### Available data

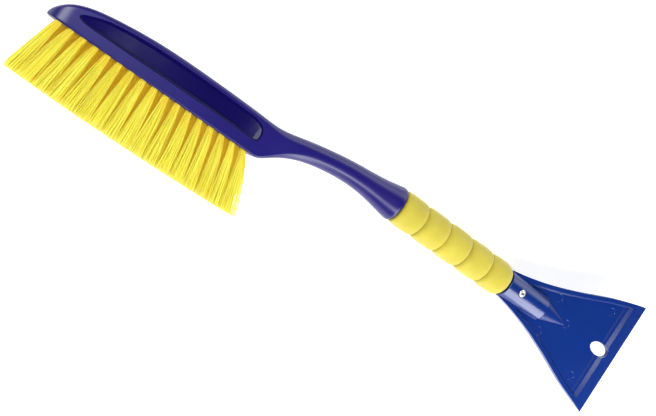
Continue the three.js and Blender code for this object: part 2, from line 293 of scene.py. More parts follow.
class FinishColours(bpy.types.PropertyGroup):
    body: FloatVectorProperty(
        name="Brush Plastic", description="Violet-blue of the brush moulding",
        default=(0.0085, 0.0050, 0.135), subtype="COLOR", min=0, max=1)
    scraper: FloatVectorProperty(
        name="Scraper Plastic", description="Royal blue of the scraper moulding",
        default=(0.0008, 0.0220, 0.180), subtype="COLOR", min=0, max=1)
    foam: FloatVectorProperty(
        name="Foam", description="Lemon yellow of the grip",
        default=(0.545, 0.46, 0.050), subtype="COLOR", min=0, max=1)
    bristle: FloatVectorProperty(
        name="Bristle", description="Yellow of the filaments",
        default=(0.90, 0.85, 0.080), subtype="COLOR", min=0, max=1)
    # Painted shade: this deeper yellow stands in for the shade among the filaments near the block and
    # in the middle row.
    bristle_painted_shade: FloatVectorProperty(
        name="Bristle Root", description="Deeper yellow of the filaments near the block",
        default=(1.0, 0.73, 0.025), subtype="COLOR", min=0, max=1)
    metal: FloatVectorProperty(
        name="Rivet", description="Bright metal of the rivet",
        default=(0.95, 0.95, 0.96), subtype="COLOR", min=0, max=1)


# ---------------------------------------------------------------- materials


class Finish:
    """A node material with a Principled surface and Object coordinates."""

    def __init__(self, name):
        self.material = bpy.data.materials.new(name)
        self.material.use_nodes = True
        self.tree = self.material.node_tree
        self.surface = self.tree.nodes["Principled BSDF"]
        self.place = self.add("ShaderNodeTexCoord").outputs["Object"]

    def add(self, kind, **settings):
        made = self.tree.nodes.new(kind)
        for key, value in settings.items():
            setattr(made, key, value)
        return made

    def join(self, source, target):
        self.tree.links.new(source, target)

    def set(self, **values):
        """Sets constant sockets of the surface, with underscores for spaces."""
        for key, value in values.items():
            self.surface.inputs[key.replace("_", " ")].default_value = value

    def noise(self, scale, detail=2.0, roughness=0.5, stretch=None):
        texture = self.add("ShaderNodeTexNoise")
        texture.inputs["Scale"].default_value = scale
        texture.inputs["Detail"].default_value = detail
        texture.inputs["Roughness"].default_value = roughness
        if stretch:
            mapping = self.add("ShaderNodeMapping")
            mapping.inputs["Scale"].default_value = stretch
            self.join(self.place, mapping.inputs["Vector"])
            self.join(mapping.outputs["Vector"], texture.inputs["Vector"])
        else:
            self.join(self.place, texture.inputs["Vector"])
        return texture.outputs["Fac"]

    def cells(self, scale, feature="F1"):
        texture = self.add("ShaderNodeTexVoronoi", feature=feature)
        texture.inputs["Scale"].default_value = scale
        self.join(self.place, texture.inputs["Vector"])
        return texture.outputs["Distance"]

    def spread(self, value, low, high, out_low, out_high):
        node = self.add("ShaderNodeMapRange")
        for socket, number in (("From Min", low), ("From Max", high),
                               ("To Min", out_low), ("To Max", out_high)):
            node.inputs[socket].default_value = number
        self.join(value, node.inputs["Value"])
        return node.outputs["Result"]

    def blend(self, factor, first, second):
        """Mixes two colours, each a socket or an RGB triple."""
        node = self.add("ShaderNodeMix", data_type="RGBA")
        for socket, colour in ((node.inputs[6], first), (node.inputs[7], second)):
            if isinstance(colour, bpy.types.NodeSocket):
                self.join(colour, socket)
            else:
                socket.default_value = (*colour, 1)
        self.join(factor, node.inputs[0])
        return node.outputs[2]

    def bump(self, heights):
        """Chains bumps, each (height socket, strength, distance in metres)."""
        normal = None
        for height, strength, distance in heights:
            node = self.add("ShaderNodeBump")
            node.inputs["Strength"].default_value = strength
            node.inputs["Distance"].default_value = distance
            self.join(height, node.inputs["Height"])
            if normal:
                self.join(normal, node.inputs["Normal"])
            normal = node.outputs["Normal"]
        self.join(normal, self.surface.inputs["Normal"])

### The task
Where a line holds "this", copy that line.

### Output
Continue the three.js and Blender code for this object: part 2, from line 293 of scene.py. More parts follow.
    # Painted shade: this deeper yellow stands in for the shade among the filaments near the block and